Thanks for the response, but unfortunately a TTL is not enough for us. We would 
like to be able to dynamically control the window in case there is an unusually 
large amount of data or something so we don't run out of disk space.

One question I have in particular is: if I use the timestamp of my log entries 
(not necessarily correlated at all with the timestamp of insert) as the 
timestamp on my mutations will Cassandra do the right thing when I delete? We 
don't have any need for conflict resolution, so we are currently just using the 
current time.

It seems like there is a possibility, depending on the implementation details 
of Cassandra, that I could call a remove with a timestamp for which everything 
before that should get deleted.

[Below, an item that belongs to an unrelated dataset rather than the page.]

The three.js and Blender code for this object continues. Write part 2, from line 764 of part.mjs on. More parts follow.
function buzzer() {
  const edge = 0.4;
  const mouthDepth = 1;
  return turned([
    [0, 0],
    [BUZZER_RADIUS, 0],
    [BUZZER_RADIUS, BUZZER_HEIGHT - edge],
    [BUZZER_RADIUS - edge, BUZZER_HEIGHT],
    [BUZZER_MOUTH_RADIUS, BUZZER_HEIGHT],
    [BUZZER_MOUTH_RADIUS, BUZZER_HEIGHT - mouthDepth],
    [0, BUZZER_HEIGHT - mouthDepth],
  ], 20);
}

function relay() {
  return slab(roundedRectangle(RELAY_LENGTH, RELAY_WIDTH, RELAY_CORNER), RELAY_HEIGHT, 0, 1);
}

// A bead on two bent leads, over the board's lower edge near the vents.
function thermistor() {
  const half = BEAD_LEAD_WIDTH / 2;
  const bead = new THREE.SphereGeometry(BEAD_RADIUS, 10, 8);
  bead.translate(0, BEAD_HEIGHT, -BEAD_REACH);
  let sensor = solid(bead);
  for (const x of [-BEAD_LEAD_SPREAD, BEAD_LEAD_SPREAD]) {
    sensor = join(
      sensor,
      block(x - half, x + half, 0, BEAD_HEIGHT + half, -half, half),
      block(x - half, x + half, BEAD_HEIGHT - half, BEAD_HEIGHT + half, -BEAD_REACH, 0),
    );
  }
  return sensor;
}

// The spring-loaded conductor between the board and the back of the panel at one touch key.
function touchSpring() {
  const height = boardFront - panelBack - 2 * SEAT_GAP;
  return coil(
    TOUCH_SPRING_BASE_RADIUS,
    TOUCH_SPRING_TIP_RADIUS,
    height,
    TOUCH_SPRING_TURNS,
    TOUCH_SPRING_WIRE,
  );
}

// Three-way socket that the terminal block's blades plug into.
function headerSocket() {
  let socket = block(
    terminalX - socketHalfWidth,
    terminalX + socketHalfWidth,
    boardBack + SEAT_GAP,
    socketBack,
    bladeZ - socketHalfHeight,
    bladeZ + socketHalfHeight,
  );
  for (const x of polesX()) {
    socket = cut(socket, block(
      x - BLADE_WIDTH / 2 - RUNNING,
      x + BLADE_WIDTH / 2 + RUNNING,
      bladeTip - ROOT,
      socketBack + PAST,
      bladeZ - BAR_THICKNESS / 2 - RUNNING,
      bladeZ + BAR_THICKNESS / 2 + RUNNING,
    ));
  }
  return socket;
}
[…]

Like I said before, this seems a bit hacky to 
me, but would it get the job done?

-Jeffrey

-----Original Message-----
From: sc...@scode.org [mailto:sc...@scode.org] On Behalf Of Peter Schuller
Sent: Thursday, February 03, 2011 8:48 AM
To: user@cassandra.apache.org
Subject: Re: rolling window of data

> The correct way to accomplish what you describe is the new (in 0.7)
> per-column TTL.  Simply set this to 60 * 60 * 24 * 90 (90 day's worth of
> seconds) and your columns will magically disappear after that length of
> time.

Although that assumes it's okay to loose data or that there is some
other method in place to prevent loss of it should the data not be
processed to whatever extent is required.

TTL:s would be a great way to efficiently achieve the windowing, but
it does remove the ability to explicitly control exactly when data is
removed (such as after certain batch processing of it has completed).